While I would love to say that I was fulfilling the dream of a lifetime on this week long trip, that would be…not exactly correct. Up until last fall the North Cascades were never on my radar screen. Actually, a year ago, I doubt that I could have even named a dozen peaks in the North Cascades. The area never really garnered my attention. There were a few good reasons, first being the weather. The general belief here in the Midwest is that the weather in the Pacific Northwest sucks; cloudy and rainy ALL the time. Why would I want to spend a week hiking in an area that guaranteed lousy weather? Up until I looked through this album did I ever really stop to think that maybe the weather doesn’t suck ALL the time. Then there’s all that pesky snow! While it sure does add to the beauty of the mountains, I pretty much lack any snow travel skills. If you are looking for entertainment, just watch me try and walk across a snowfield. The song Slip Slidin’ Away comes to mind. I have just never had to think about acquiring snow travel skills, and my general belief was that peak bagging in the North Cascades guaranteed some mountaineering or at least some basic snow travel, so again, why would I want to go to the North Cascades? In all seriousness, the North Cascades never made my radar list because there were always just too many other beautiful places I had on my to do list. I only take one big trip a year out west and the wish list is long. I have yet to get to the Wind River Range or Glacier National Park, and I very much want to get back to the San Juans and spend a week in backcountry of the Weminuche Wilderness…amongst many others trips.
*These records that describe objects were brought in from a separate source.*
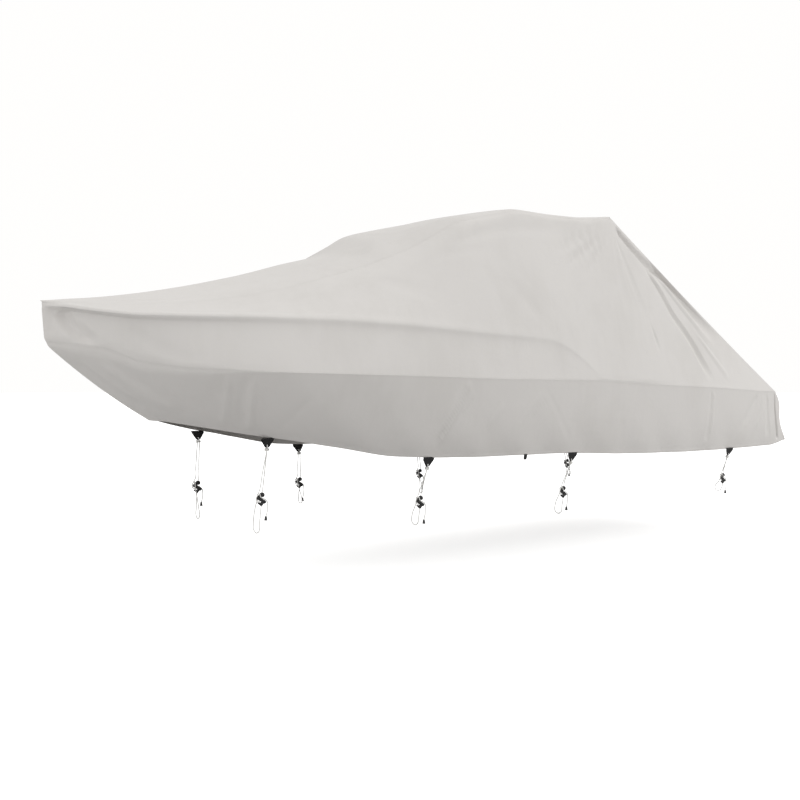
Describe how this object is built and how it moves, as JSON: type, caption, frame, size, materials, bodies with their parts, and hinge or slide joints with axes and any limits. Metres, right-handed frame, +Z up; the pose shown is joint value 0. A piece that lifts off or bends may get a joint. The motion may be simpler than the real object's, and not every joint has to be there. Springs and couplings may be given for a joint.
{
  "type": "fitted boat cover with tie-downs",
  "caption": "Fitted cloth cover for a trailer boat with a hardtop: centre panel, side panels, skirts and cord tie-downs with ratchets along the hem.",
  "frame": {"origin": "the mount under the middle of the cover's roof, 3.45 m aft of the nose and 2.90 m above the ground that the boat's trailer stands on", "axes": "+X aft from bow to stern, +Y to starboard, +Z up"},
  "size_m": [6.9727, 2.312, 2.5795],
  "materials": {
    "cover_cloth": "matt woven polyester, warm light grey",
    "black_webbing": "matt woven webbing",
    "black_plastic": "satin moulded plastic",
    "white_cord": "matt braided cord"
  },
  "bodies": {
    "root": {"top_panel": "cover_cloth", "side_panel_port": "cover_cloth", "side_panel_starboard": "cover_cloth", "skirt_port": "cover_cloth", "skirt_starboard": "cover_cloth", "stern_skirt": "cover_cloth", "tab_port_1": "black_webbing", "hanging_cord_port_1": "white_cord", "ratchet_port_1": "black_plastic", "running_cord_port_1": "white_cord", "stopper_port_1": "black_plastic", "tab_port_2": "black_webbing", "hanging_cord_port_2": "white_cord", "ratchet_port_2": "black_plastic", "running_cord_port_2": "white_cord", "stopper_port_2": "black_plastic", "tab_port_3": "black_webbing", "hanging_cord_port_3": "white_cord", "ratchet_port_3": "black_plastic", "running_cord_port_3": "white_cord", "stopper_port_3": "black_plastic", "tab_port_4": "black_webbing", "hanging_cord_port_4": "white_cord", "ratchet_port_4": "black_plastic", "running_cord_port_4": "white_cord", "stopper_port_4": "black_plastic", "small_tab_port": "black_webbing", "tab_starboard_1": "black_webbing", "hanging_cord_starboard_1": "white_cord", "ratchet_starboard_1": "black_plastic", "running_cord_starboard_1": "white_cord", "stopper_starboard_1": "black_plastic", "tab_starboard_2": "black_webbing", "hanging_cord_starboard_2": "white_cord", "ratchet_starboard_2": "black_plastic", "running_cord_starboard_2": "white_cord", "stopper_starboard_2": "black_plastic", "tab_starboard_3": "black_webbing", "hanging_cord_starboard_3": "white_cord", "ratchet_starboard_3": "black_plastic", "running_cord_starboard_3": "white_cord", "stopper_starboard_3": "black_plastic", "tab_starboard_4": "black_webbing", "hanging_cord_starboard_4": "white_cord", "ratchet_starboard_4": "black_plastic", "running_cord_starboard_4": "white_cord", "stopper_starboard_4": "black_plastic", "small_tab_starboard": "black_webbing"}
  },
  "joints": []
}
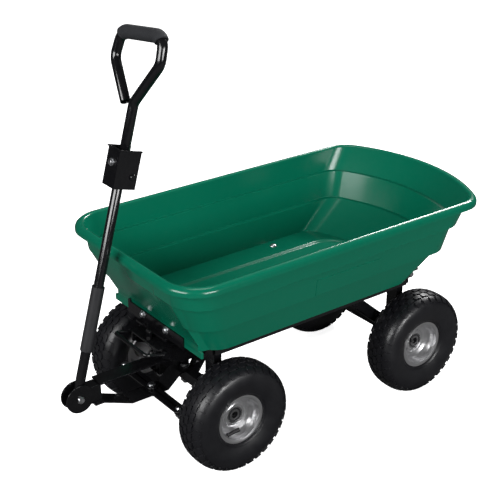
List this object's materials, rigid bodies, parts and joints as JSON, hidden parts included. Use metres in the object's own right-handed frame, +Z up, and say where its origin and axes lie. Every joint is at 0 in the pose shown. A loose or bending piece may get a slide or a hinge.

I could go on and on, but one of those three areas were my primary objective for 2013.
But that all changed last fall, and no, it was not my idea, This trip was the brainchild of my son Andrew. He informed me that several of his friends were heading to see DMB at the Gorge Amphitheater on Labor Day weekend 2013. Apparently they had been talking about this for many years, dating back to their college days, and now Andrew was biting the bullet and making it happen. He suggested, “Why don’t we spend a week hiking in Washington, and then head to the Gorge?” I was a little reluctant at first, but eventually gave in, deciding that this would be a great way to spend my vacation; hike for seven days and finish up the week with a concert with my son and his friends. With that, the planning wheels started spinning!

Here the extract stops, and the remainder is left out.